In the ellipses you fill in whatever your kids say most often. Each family dynamic is different and has a lot to do with kid’s and mom’s temperaments.
I wish you could…
I wish we could…
Do we have to…?
I don’t want to…(followed with huffing and puffing)
You always want us to…
I’m hungry. What do we have…? (I prepare a lot of meals because of Ellis’ medication for weight gain issues)
I pray that today we moms will have enough patience and grace to pick the right battles with our little peeps. I so need to be encouraged that each day makes a difference in our lives and that it’s not wasted time. It is a beautiful thing that kids love us back with those trusting eyes and will forgive so easily even when we are feeling the effects of hanger and exhaustion.

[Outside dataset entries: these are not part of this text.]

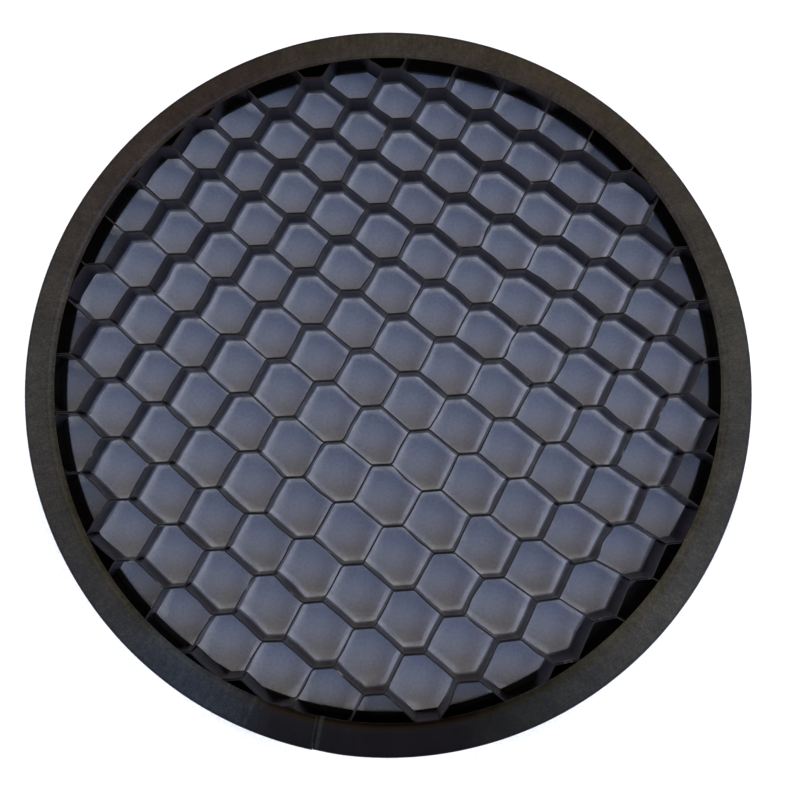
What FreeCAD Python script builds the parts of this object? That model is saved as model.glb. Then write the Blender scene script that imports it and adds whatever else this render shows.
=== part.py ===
# Honeycomb grid for a 7 inch studio reflector: a rolled U-channel rim round an expanded foil core.
# All sizes are in millimetres. The grid lies flat, its axis is Z and its rear flange rests on Z = 0.
import FreeCAD, Part
import Sketcher
import math
import os

doc = FreeCAD.newDocument("honeycomb_grid")

# ---------------------------------------------------------------- driving sizes
sizes = doc.addObject("Spreadsheet::Sheet", "Sizes")
SIZES = [
    ("rim_radius", 85.0, "outside of the rim"),
    ("rim_height", 8.6, "rim from flange face to flange face"),
    ("rim_sheet", 1.0, "sheet of the U-channel"),
    ("flange_width", 6.4, "outside of the rim to the turned-in lip"),
    ("lip_depth", 1.5, "flange face to the edge of its turned-in lip"),
    ("outer_bend", 0.5, "outside radius of the bends between wall and flanges"),
    ("lip_bend", 1.4, "outside radius of the bends between flanges and lips"),
    ("inner_bend", 0.4, "inside radius of every bend"),
    ("seam_gap", 0.15, "butt joint left between the channel ends"),
    ("seam_bearing", 258.8, "direction of the butt joint, anticlockwise from +X"),
    ("core_radius", 82.4, "circle the foil core is cut to"),
    ("core_height", 5.4, "foil core, held with a little play between the two turned-in lips"),
    ("foil", 0.2, "painted foil"),
    ("fold_radius", 1.0, "fold of the foil, at its middle line"),
    ("lay_angle", 7.53, "turn of the ribbons from +X"),
    ("cell_pitch", 20.13, "two cells along a ribbon"),
    ("cell_height", 13.99, "one cell across the ribbons"),
    ("cell_slip", 0.68, "sideways shift of each cell against the one above it"),
    ("bond_length", 4.66, "glued wall shared by two ribbons"),
    ("bond_tilt", -4.4, "glued wall against its ribbon"),
    ("core_shift_along", 4.32, "nearest bond from the centre, along the ribbons"),
    ("core_shift_across", -1.12, "nearest bond from the centre, across the ribbons"),
    ("warp_span", 60.0, "distance from the centre at which the four warps below are given"),
    ("warp_stretch", 0.56, "uneven stretch along the ribbons"),
    ("warp_fan", -1.06, "ribbons stretched less on one side of the core than the other"),
    ("warp_bow", 0.35, "bow of each ribbon"),
    ("warp_spread", -0.28, "uneven spread across the ribbons"),
    ("drag", 4.2, "core dragged round with the rim at one side, measured at the rim"),
    ("squeeze", 1.2, "core squeezed inward at the same side, measured at the rim"),
    ("drag_from", 58.0, "radius inside which the core was neither dragged nor squeezed"),
    ("drag_bearing", -47.0, "middle of the dragged side, anticlockwise from +X"),
    ("drag_spread", 20.0, "degrees to each side over which the drag fades"),
]
for row, (alias, value, note) in enumerate(SIZES, start=1):
    sizes.set("A%d" % row, alias)
    sizes.set("B%d" % row, repr(value))
    sizes.set("C%d" % row, note)
    sizes.setAlias("B%d" % row, alias)
doc.recompute()


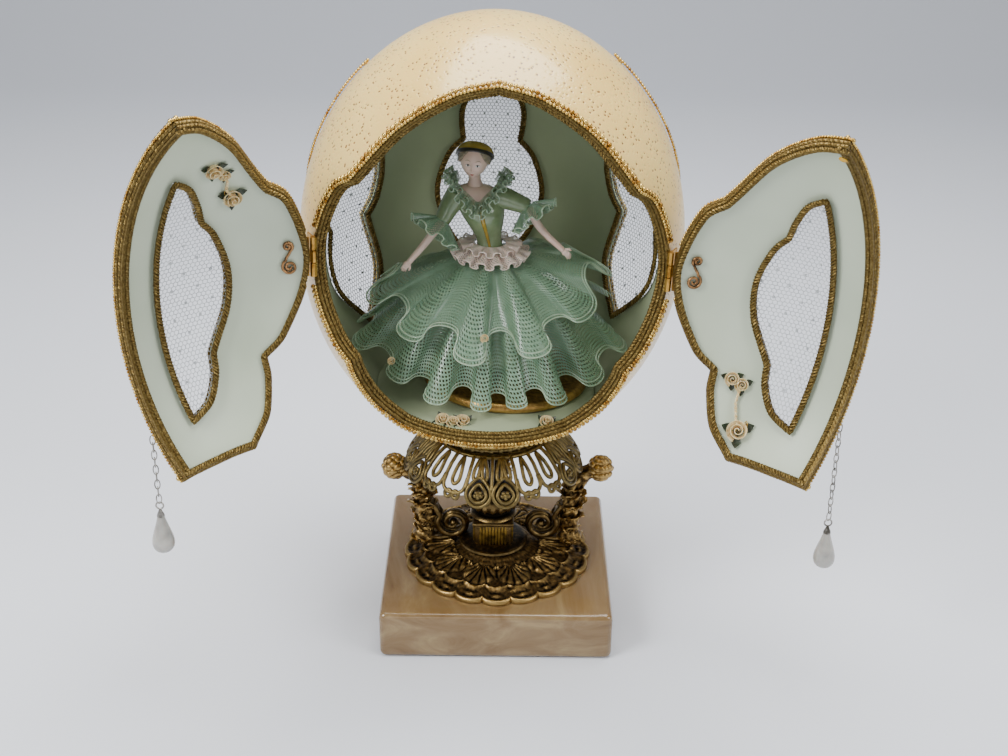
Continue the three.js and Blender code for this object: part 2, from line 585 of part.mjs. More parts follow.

Steven Curtis Chapman’s song “Do Everything” lyrics speak to me on those days when I’m still in my pj’s and cooking the 5th meal of the day.
Your picking up toys on the living room floor for the fifteenth time today Matching up socks Sweeping up lost cheerios that got away
You put a baby on your hip Color on your lips and head out the door
While I may not know you I bet I know you Wonder sometimes, does it matter at all?
Well let me remind you, it all matters just as long
As you do everything you do to the glory of the One who made you Cause he made you To do Every little thing that you do To bring a smile to His face Tell the story of grace With every move that you make And every little thing you do
Another day and praying us moms glorify God in raising our kids and loving them for who they are.